BTW my account never has more than $50,000 in it at any time. If I only traded futures it would probably have excess cash above $25K swept out each week but since I also do options on stocks and futures I keep the extra cash on hand. Most fund managers never have more than 50% of their account exposed to the market at any given time. Funny how many traders build up an account using proper sizing and risk management and give it all back plus some with 1 or 2 errant and undisciplined trades. Just like the stock market...most accounts take the stairs up and the elevator down.

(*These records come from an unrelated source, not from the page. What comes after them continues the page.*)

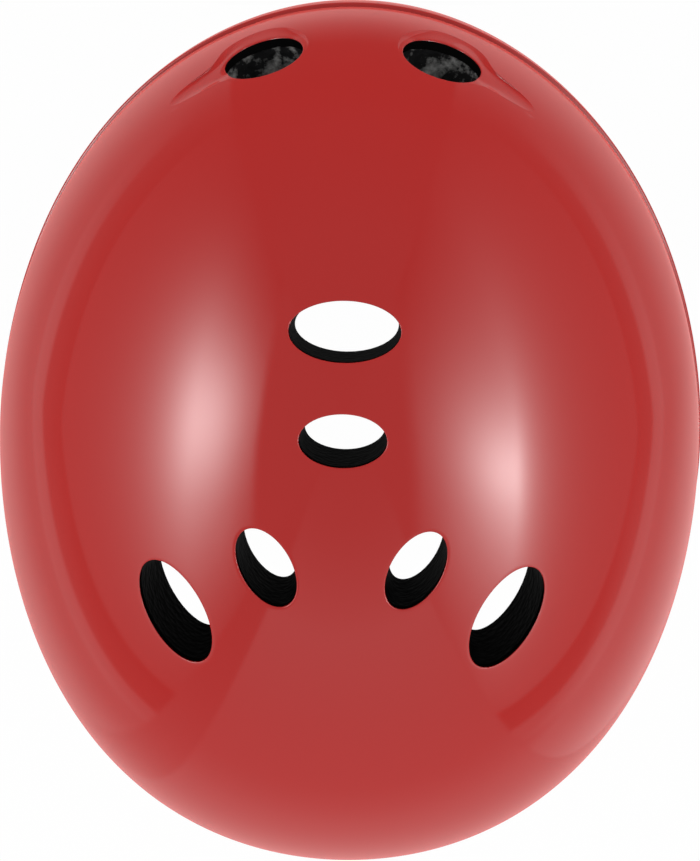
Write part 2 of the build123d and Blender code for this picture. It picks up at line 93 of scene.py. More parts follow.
def dome_parts(points, side, end):
    """Turn of each point round the crown, its distance out as a share of the dome's, and its height."""
    x = points[..., 0] / (half_width - side)
    y = points[..., 1] / (half_length - end)
    turn = np.arctan2(y, x)
    swell = 1 + np.where(y > 0, rear_swell * np.sin(2 * turn) ** 2, 0)
    return turn, np.hypot(x, y) / swell, points[..., 2]


def dome_value(points, side=0.0, end=0.0, crown=0.0):
    """Below zero inside the dome, above zero outside it."""
    turn, across, z = dome_parts(points, side, end)
    rise = np.where(z > 0, np.abs(z) / (crown_height - crown), np.abs(z) / tuck_reach)
    return across**roundness + rise**roundness - 1


def dome_plan(points, side=0.0, end=0.0, crown=0.0):
    """The dome laid out flat: turn and fall of each point, as a place in a plan in metres."""
    turn, across, z = dome_parts(points, side, end)
    upper = np.arctan2(across, np.maximum(z, 0) / (crown_height - crown))
    lower = pi / 2 + np.arctan2(np.maximum(-z, 0) / tuck_reach, across) * tuck_reach / crown_height
    fall = np.where(z > 0, upper, lower)
    return np.stack([fall * half_width * np.cos(turn), fall * half_length * np.sin(turn)], -1)


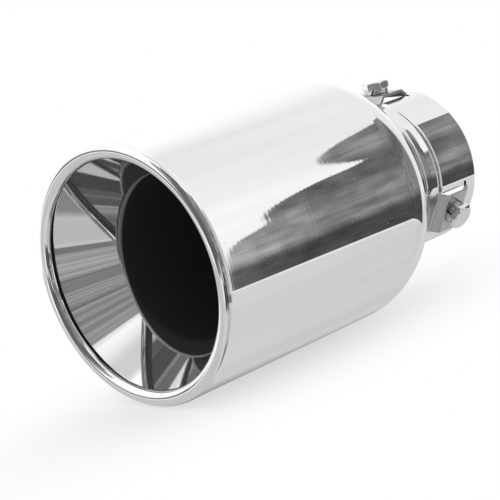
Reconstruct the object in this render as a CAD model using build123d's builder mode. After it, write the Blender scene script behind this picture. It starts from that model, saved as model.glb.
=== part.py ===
from build123d import *
import os
from math import acos, asin, cos, degrees, radians, sin, tan

os.makedirs("parts", exist_ok=True)

# Twin-wall stainless exhaust tip. Millimetres. +Y runs back along the exhaust axis, +Z is up,
# and the origin is the centre of the inlet collar's rear edge. The mouth faces -Y.

# Outer skin: one sheet from the rolled lip to the inlet collar
length = 171.5                  # mouth to the collar's rear edge
outlet_dia = 101.6              # outside of the straight body
pipe_dia = 63.5                 # tail pipe that the collar slides over
wall = 1.2                      # sheet of the skin
lip_roll = 3.15                 # outside radius of the rolled lip
shoulder_r = 28.0
shoulder_turn = 30.0
taper_turn = 15.0               # the long taper's own turn, its radius joins shoulder and neck
neck_r = 12.0
groove_flat = 2.9               # straight floor of the groove in front of the crease
groove_depth = 0.95             # below the collar's outside
step_in_r = 1.0                 # bend at the crease
step_out_r = 1.6                # bend at the collar's front edge
collar_length = 22.5            # straight part of the collar
rim_round = 0.35                # dressed rear edge of the collar

# Clamp pads: strips of the collar slit along both sides and pushed out flat
pad_turns = (0.0, 120.0, 240.0)     # from straight up, towards +X
pad_half = 8.9
pad_lift = 1.8                  # pad's face above the collar's outside
pad_dip = 0.7                   # strip's face below the groove's floor at the crease
pad_rise = 3.2                  # length of the slope from the crease up to the flat
pad_fall = 2.8                  # length of the slope from the flat down to the collar
pad_bend_r = 1.9                # outside of the bends
slit = 0.25                     # gap left on each side of a pad
slit_lead = 5.0                 # slits run on across the groove, in front of the crease
slit_stop = 6.2                 # collar left whole behind the slits
relief_r = 0.85                 # round nick at the rear end of each slit

# Clamp bolts and split lock washers
thread_dia = 6.0
thread_clear = 0.05
head_flats = 10.0
head_height = 4.0
head_bevel = 0.55
bevel_slant = 30.0
head_turns = (35.5, 32.0, 50.0)     # one corner of each head, as the bolts happened to stop
tip_bevel = 0.8
tip_clear = 0.15                # bolt tip to the tail pipe's surface
washer_clear = 0.15
washer_section = 2.1            # width and height of the spring wire
washer_split = 0.8
split_slant = 22.0
split_turns = (-66.0, -106.0, 140.0)

# Inner liner: polished funnel and the dull tube behind it
liner_wall = 1.0
liner_at = 5.4                  # front face of the liner's rim, from the mouth
liner_rim = 3.0                 # flat rim outside the funnel
funnel_half_angle = 30.6
rim_bend_r = 0.8
tube_step = 2.5                 # inside of the tube outside the skin's neck
throat_bend_r = 5.0
weld_gap = 0.05                 # rim to the inside of the skin
butt_gap = 0.1                  # tube's rear end to the inside of the skin

body_r = outlet_dia / 2
bore_r = pipe_dia / 2
collar_r = bore_r + wall
floor_r = collar_r - groove_depth
mouth = -length
step_turn = degrees(acos(1 - groove_depth / (step_in_r + step_out_r)))
crease = -collar_length - (step_in_r + step_out_r) * sin(radians(step_turn))
pad_face = collar_r + pad_lift
flat_front = crease + pad_rise
flat_rear = -slit_stop - pad_fall
bolt_at = (flat_front + flat_rear) / 2
seat = pad_face + washer_section
throat_r = floor_r - wall + tube_step


def side_plane(turn):
    """Plane through the axis: local x runs back along the axis, local y runs out to the pad."""
    t = radians(turn)
    return Plane(origin=(0, 0, 0), x_dir=(0, 1, 0), z_dir=(cos(t), 0, -sin(t)))


def out_plane(turn, height, at):
    """Plane square to a radius of the exhaust: local x runs round, local y runs back."""
    t = radians(turn)
    out = Vector(sin(t), 0, cos(t))
    return Plane(origin=out * height + Vector(0, at, 0), x_dir=(cos(t), 0, -sin(t)), z_dir=out)


# Outer skin
with BuildPart() as outer_shell:
    with BuildSketch(Plane.XY):
        with BuildLine():
            collar = Line((collar_r, 0), (collar_r, -collar_length))
            brow = JernArc(collar @ 1, collar % 1, step_out_r, -step_turn)
            inner_bend = JernArc(brow @ 1, brow % 1, step_in_r, step_turn)
            groove = Line(inner_bend @ 1, inner_bend @ 1 - (0, groove_flat))
            full_turn = shoulder_turn + taper_turn
            neck = JernArc(groove @ 1, groove % 1, neck_r, full_turn)
            shoulder_height = shoulder_r * (1 - cos(radians(shoulder_turn)))
            climb = body_r - shoulder_height - (neck @ 1).X
            taper_r = climb / (cos(radians(shoulder_turn)) - cos(radians(full_turn)))
            taper = JernArc(neck @ 1, neck % 1, taper_r, -taper_turn)
            shoulder = JernArc(taper @ 1, taper % 1, shoulder_r, -shoulder_turn)
            body = Line(shoulder @ 1, (body_r, mouth + lip_roll))
            JernArc(body @ 1, body % 1, lip_roll, -180)
            offset(amount=wall, side=Side.RIGHT)
        make_face()
    revolve(axis=Axis.Y)
    fillet(outer_shell.edges().filter_by(GeomType.CIRCLE).group_by(Axis.Y)[-1], rim_round)

    # each slit pair opens a window in the collar
    slit_front = crease - slit_lead
    for turn in pad_turns:
        with BuildSketch(side_plane(turn)):
            with Locations((slit_front, floor_r - 3 * wall)):
                Rectangle(-slit_stop - slit_front, 6 * wall, align=(Align.MIN, Align.MIN))
        extrude(amount=pad_half + slit, both=True, mode=Mode.SUBTRACT)

    # a bent strip bridges each window: sunk with the groove, raised flat, and down into the collar
    for turn in pad_turns:
        with BuildSketch(side_plane(turn)):
            with BuildLine() as strip:
                Polyline(
                    (slit_front - wall, floor_r - pad_dip + wall / 3),
                    (crease, floor_r - pad_dip),
                    (flat_front, pad_face),
                    (flat_rear, pad_face),
                    (-slit_stop + wall / 6, bore_r + wall / 3),
                )
                fillet(strip.vertices().sort_by(Axis.X)[1:-1], pad_bend_r)
                offset(amount=wall, side=Side.RIGHT)
            make_face()
        extrude(amount=pad_half, both=True)

    # round nicks where the slits end, and the tapped holes
    relief_turn = degrees(asin((pad_half + slit + relief_r) / collar_r))
    for turn in pad_turns:
        for side in (-relief_turn, relief_turn):
            with BuildSketch(out_plane(turn + side, bore_r - wall, -slit_stop - relief_r)):
                Circle(relief_r)
            extrude(amount=4 * wall, mode=Mode.SUBTRACT)
        with BuildSketch(out_plane(turn, bore_r, bolt_at)):
            Circle(thread_dia / 2 + thread_clear)
        extrude(amount=pad_lift + 2 * wall, mode=Mode.SUBTRACT)

    # the bore is left clean for the tail pipe, which stops against the groove
    with BuildSketch(Plane.XZ):
        Circle(bore_r)
    extrude(amount=collar_length, mode=Mode.SUBTRACT)
    with BuildSketch(Plane.XZ):
        Circle(floor_r - wall)
    extrude(amount=-slit_front + 2 * wall, mode=Mode.SUBTRACT)
outer_shell.part.label = "outer_shell"
export_step(outer_shell.part, "parts/outer_shell.step")

# Inner liner: its tube runs back until the narrowing skin meets it
tube_line = Axis((throat_r + liner_wall + butt_gap, mouth / 2, 0), (0, 1, 0))
tube_end = min(point.Y for point, _ in outer_shell.part.find_intersection_points(tube_line))
with BuildPart() as inner_liner:
    with BuildSketch(Plane.XY):
        with BuildLine() as funnel:
            rim_r = body_r - wall - weld_gap
            mouth_r = rim_r - liner_rim
            funnel_run = (mouth_r - throat_r) / tan(radians(funnel_half_angle))
            Polyline(
                (rim_r, mouth + liner_at),
                (mouth_r, mouth + liner_at),
                (throat_r, mouth + liner_at + funnel_run),
                (throat_r, tube_end),
            )
            fillet(funnel.vertices().group_by(Axis.Y)[0].sort_by(Axis.X)[0], rim_bend_r)
            fillet(funnel.vertices().group_by(Axis.Y)[-2], throat_bend_r)
            offset(amount=liner_wall, side=Side.RIGHT)
        make_face()
    revolve(axis=Axis.Y)
inner_liner.part.label = "inner_liner"
export_step(inner_liner.part, "parts/inner_liner.step")

# Clamp bolts: the washer face is bevelled round first, then milled to six flats
for n, (turn, corner) in enumerate(zip(pad_turns, head_turns), start=1):
    with BuildPart() as clamp_bolt:
        under_head = out_plane(turn, seat, bolt_at)
        with BuildSketch(under_head):
            Circle(head_flats / 2 / cos(radians(30)))
        extrude(amount=head_height)
        crown = clamp_bolt.faces().filter_by(GeomType.PLANE).sort_by_distance(under_head.origin)[-1]
        chamfer(crown.edges(), length=head_bevel, length2=head_bevel / tan(radians(bevel_slant)))
        with BuildSketch(under_head):
            RegularPolygon(head_flats / 2, 6, major_radius=False, rotation=corner)
        extrude(amount=head_height, mode=Mode.INTERSECT)
        with BuildSketch(under_head):
            Circle(thread_dia / 2)
        extrude(amount=bore_r + tip_clear - seat)
        tip = clamp_bolt.faces().filter_by(GeomType.PLANE).sort_by_distance((0, bolt_at, 0))[0]
        chamfer(tip.edges(), length=tip_bevel)
    clamp_bolt.part.label = f"clamp_bolt_{n}"
    export_step(clamp_bolt.part, f"parts/clamp_bolt_{n}.step")

# Split lock washers
for n, (turn, at) in enumerate(zip(pad_turns, split_turns), start=1):
    with BuildPart() as lock_washer:
        on_pad = out_plane(turn, pad_face, bolt_at)
        inner_r = thread_dia / 2 + washer_clear
        with BuildSketch(on_pad):
            Circle(inner_r + washer_section)
            Circle(inner_r, mode=Mode.SUBTRACT)
        extrude(amount=washer_section)
        cut = on_pad.location * Rot(0, 0, at) * Pos(inner_r + washer_section / 2, 0, washer_section / 2)
        with Locations(cut * Rot(split_slant, 0, 0)):
            Box(washer_section * 2, washer_split, washer_section * 3, mode=Mode.SUBTRACT)
    lock_washer.part.label = f"lock_washer_{n}"
    export_step(lock_washer.part, f"parts/lock_washer_{n}.step")
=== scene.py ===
import bpy
import numpy as np
from mathutils import Matrix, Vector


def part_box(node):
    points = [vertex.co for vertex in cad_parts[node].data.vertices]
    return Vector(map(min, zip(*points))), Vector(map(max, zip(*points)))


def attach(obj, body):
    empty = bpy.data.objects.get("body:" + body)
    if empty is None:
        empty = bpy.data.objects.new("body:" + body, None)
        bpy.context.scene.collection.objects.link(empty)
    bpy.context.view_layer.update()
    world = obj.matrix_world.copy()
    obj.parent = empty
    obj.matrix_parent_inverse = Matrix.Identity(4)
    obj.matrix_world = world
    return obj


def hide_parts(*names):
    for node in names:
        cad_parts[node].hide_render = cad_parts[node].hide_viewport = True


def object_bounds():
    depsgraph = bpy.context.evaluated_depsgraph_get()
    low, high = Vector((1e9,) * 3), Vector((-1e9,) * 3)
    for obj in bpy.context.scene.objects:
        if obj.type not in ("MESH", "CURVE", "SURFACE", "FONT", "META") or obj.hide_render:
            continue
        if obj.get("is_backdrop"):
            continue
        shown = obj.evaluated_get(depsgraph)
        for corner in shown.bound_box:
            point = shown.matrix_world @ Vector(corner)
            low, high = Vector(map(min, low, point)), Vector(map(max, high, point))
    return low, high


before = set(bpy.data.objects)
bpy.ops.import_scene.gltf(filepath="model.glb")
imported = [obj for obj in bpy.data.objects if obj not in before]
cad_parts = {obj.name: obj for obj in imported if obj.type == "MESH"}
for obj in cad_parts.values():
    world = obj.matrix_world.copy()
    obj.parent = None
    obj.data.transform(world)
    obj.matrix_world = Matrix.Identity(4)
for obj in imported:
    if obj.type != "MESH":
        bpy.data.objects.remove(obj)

bl_info = {
    "name": "Exhaust tip",
    "version": (1, 0, 0),
    "blender": (4, 5, 0),
    "location": "3D View > Sidebar > Exhaust tip",
    "description": "Builds a polished twin-wall exhaust tip on its clamp collar, with its studio",
    "category": "Add Mesh",
}

# Metres. +Y runs back along the exhaust axis, +Z is up, and the origin is the centre of the collar's
# rear edge. The mouth faces -Y. A profile is drawn in a half plane through the axis, as pairs of
# distance from the axis and place along it.
MM = 0.001
WELD = 2e-7  # corners closer than this become one
TINY = 1e-9  # slack where places along the axis are compared
ALONG = np.array([0.0, 1.0, 0.0])
shell_low, shell_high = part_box("outer_shell")
TIP_LENGTH = round((shell_high.y - shell_low.y) / MM, 1)
OUTLET_RADIUS = round(shell_high.x / MM, 1)
PAD_TURNS = np.radians([0.0, 120.0, 240.0])  # from straight up, towards +X
HEAD_TURNS = np.radians([35.5, 32.0, 50.0])  # one corner of each head, as the bolts happened to stop
SPLIT_TURNS = np.radians([-66.0, -106.0, 140.0])  # gap of each lock washer
NOISE_SPAN = {"From Min": 0.3, "From Max": 0.7}  # most values of a noise texture lie between these


def linear(colour):
    """An sRGB hex colour as linear red, green and blue."""
    value = np.array([int(colour[i : i + 2], 16) for i in (1, 3, 5)]) / 255
    return tuple(np.where(value <= 0.04045, value / 12.92, ((value + 0.055) / 1.055) ** 2.4))


def size(name, text, millimetres):
    """A length that the user can change."""
    return bpy.props.FloatProperty(
        name=name, description=text, default=millimetres * MM, min=0.0, precision=5,
        subtype="DISTANCE", unit="LENGTH",
    )


def angle(name, text, degrees):
    """An angle that the user can change."""
    return bpy.props.FloatProperty(
        name=name, description=text, default=np.radians(degrees), subtype="ANGLE", unit="ROTATION"
    )


def shade(name, text, colour):
    """A colour that the user can change, from its sRGB hex value."""
    return bpy.props.FloatVectorProperty(
        name=name, description=text, default=linear(colour), size=3, min=0.0, max=1.0, subtype="COLOR"
    )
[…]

Trading is not for everyone. It is very easy to make mistakes that can wipe out your account on leverages, such as your stop got blown through on spikes, etc. A 50% per year return is very hard to sustain as there may be a year that put you back 75%, then you'd need to make 300% to get back to even. Don't just think that you can read charts and learn the systems and be able to make money. If so, everybody doesn't need to work, just trading all day long. I would agree that starting with a higher base means you can afford to choose a less risky strategy with lower return and have more success. Dr Brett correctly sighted that many day trading accounts got wiped out in a short period of time. You owe yourself a compliment if you've survived 3 years as a trader.
Do all the cases and scenarios that you have discussed so far regarding to risks and profit with trading also apply to trading commodity futures where one just longs or shorts a few contracts and hold them for a few weeks? These are trading, but not day-trading and in some cases like an investment. Thanks for your response.